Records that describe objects
------------------------------

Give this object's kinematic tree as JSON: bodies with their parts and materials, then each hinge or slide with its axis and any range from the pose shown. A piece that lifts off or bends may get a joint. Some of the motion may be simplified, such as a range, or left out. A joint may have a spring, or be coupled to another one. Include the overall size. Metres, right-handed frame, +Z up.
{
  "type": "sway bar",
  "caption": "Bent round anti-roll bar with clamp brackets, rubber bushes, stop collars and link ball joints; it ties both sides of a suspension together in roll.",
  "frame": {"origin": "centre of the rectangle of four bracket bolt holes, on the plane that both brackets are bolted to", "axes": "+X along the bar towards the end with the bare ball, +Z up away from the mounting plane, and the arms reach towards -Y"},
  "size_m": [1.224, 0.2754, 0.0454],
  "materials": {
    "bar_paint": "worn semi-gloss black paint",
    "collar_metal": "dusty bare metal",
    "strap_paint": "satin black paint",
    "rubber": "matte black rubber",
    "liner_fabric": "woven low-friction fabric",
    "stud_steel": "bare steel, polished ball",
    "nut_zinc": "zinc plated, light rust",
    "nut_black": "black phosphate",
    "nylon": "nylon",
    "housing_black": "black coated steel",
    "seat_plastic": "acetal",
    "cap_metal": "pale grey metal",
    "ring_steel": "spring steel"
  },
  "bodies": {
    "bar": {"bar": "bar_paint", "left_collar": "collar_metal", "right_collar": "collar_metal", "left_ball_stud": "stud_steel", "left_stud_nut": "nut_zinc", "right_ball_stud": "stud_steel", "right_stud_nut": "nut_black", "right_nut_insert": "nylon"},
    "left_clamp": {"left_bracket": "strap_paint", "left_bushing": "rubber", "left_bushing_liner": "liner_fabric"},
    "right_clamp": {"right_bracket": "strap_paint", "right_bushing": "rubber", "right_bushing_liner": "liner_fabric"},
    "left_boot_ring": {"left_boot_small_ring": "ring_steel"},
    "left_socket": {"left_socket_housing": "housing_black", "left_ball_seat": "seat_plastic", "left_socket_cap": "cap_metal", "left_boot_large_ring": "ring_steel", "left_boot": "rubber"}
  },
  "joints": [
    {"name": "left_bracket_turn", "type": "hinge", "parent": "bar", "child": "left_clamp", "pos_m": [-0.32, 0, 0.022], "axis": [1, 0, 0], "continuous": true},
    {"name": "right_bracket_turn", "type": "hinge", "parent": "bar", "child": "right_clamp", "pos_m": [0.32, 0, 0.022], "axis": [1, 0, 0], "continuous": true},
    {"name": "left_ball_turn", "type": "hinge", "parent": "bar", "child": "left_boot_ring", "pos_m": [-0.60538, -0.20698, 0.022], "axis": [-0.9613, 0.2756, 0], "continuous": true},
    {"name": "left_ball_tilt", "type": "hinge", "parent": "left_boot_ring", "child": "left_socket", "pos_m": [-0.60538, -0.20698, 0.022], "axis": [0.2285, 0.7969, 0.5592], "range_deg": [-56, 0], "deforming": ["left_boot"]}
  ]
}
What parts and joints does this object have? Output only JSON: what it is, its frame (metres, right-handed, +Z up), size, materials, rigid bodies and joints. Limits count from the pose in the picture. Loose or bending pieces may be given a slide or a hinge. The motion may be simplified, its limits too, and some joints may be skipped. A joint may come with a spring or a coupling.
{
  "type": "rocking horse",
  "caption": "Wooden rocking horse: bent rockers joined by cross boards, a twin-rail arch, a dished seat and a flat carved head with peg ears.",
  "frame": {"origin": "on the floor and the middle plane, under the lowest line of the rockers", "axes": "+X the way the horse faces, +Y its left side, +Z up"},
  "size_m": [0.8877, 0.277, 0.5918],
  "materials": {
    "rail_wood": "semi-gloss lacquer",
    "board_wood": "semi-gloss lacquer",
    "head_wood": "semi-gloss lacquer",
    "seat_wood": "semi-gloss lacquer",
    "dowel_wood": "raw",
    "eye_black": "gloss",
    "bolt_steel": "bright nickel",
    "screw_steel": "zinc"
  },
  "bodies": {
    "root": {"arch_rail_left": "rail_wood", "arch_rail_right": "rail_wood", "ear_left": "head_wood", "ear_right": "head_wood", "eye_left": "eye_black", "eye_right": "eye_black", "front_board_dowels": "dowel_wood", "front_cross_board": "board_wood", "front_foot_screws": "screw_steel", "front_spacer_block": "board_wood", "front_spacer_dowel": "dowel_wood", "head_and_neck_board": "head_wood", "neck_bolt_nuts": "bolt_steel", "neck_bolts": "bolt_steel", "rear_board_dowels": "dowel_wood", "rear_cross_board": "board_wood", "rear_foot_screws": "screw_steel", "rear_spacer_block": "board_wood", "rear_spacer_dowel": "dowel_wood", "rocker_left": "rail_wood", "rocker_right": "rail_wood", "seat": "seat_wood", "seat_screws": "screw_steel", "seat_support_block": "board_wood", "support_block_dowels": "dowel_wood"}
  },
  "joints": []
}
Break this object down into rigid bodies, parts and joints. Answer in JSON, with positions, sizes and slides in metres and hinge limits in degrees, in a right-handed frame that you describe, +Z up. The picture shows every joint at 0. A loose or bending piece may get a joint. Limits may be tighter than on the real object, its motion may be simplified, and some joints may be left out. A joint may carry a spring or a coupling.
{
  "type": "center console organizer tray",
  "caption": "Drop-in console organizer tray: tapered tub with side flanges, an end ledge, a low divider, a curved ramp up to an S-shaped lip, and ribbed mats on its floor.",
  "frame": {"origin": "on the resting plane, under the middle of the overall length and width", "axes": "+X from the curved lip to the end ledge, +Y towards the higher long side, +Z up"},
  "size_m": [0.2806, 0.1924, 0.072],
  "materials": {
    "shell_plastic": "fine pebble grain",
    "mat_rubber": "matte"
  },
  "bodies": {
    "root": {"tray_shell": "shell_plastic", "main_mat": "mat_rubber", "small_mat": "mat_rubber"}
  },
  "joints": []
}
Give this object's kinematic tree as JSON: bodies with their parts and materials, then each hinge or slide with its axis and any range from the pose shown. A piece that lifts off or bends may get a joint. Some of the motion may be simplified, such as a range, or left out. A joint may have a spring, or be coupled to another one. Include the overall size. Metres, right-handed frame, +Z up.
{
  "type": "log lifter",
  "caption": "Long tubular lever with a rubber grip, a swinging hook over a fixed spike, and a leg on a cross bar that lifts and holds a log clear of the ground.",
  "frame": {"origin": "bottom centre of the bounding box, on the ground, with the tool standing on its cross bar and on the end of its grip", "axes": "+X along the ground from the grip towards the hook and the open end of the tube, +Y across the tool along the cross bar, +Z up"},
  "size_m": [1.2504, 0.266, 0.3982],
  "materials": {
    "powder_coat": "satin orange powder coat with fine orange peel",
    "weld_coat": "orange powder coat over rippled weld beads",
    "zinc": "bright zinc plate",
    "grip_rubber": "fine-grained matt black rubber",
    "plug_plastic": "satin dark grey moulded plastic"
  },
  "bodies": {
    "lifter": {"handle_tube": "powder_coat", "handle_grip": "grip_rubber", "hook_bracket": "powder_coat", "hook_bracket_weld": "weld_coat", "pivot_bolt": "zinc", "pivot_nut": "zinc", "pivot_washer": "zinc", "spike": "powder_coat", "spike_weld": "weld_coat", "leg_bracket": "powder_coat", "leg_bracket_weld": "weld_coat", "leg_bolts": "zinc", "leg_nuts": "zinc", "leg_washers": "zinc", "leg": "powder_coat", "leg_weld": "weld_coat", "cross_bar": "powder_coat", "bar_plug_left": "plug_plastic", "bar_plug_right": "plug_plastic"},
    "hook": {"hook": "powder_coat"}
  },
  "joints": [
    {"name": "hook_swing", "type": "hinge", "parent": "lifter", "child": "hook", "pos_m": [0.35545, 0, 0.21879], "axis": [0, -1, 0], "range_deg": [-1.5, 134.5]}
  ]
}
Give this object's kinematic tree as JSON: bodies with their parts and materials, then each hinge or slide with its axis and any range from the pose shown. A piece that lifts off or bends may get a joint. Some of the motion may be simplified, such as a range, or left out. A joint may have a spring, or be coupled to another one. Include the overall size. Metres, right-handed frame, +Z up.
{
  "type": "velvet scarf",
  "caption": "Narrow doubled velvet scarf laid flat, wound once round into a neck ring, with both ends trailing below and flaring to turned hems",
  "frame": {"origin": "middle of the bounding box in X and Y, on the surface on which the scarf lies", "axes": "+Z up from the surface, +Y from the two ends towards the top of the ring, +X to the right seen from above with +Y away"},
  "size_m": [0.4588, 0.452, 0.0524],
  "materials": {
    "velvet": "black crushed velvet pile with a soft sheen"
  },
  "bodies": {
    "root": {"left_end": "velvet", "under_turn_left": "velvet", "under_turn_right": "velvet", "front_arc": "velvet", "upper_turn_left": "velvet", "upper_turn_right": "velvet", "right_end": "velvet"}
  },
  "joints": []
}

------------------------------

Stated goal:
Check all the records above and select each line where the string "into" is found.

In response:
Break this object down into rigid bodies, parts and joints. Answer in JSON, with positions, sizes and slides in metres and hinge limits in degrees, in a right-handed frame that you describe, +Z up. The picture shows every joint at 0. A loose or bending piece may get a joint. Limits may be tighter than on the real object, its motion may be simplified, and some joints may be left out. A joint may carry a spring or a coupling.
  "caption": "Narrow doubled velvet scarf laid flat, wound once round into a neck ring, with both ends trailing below and flaring to turned hems",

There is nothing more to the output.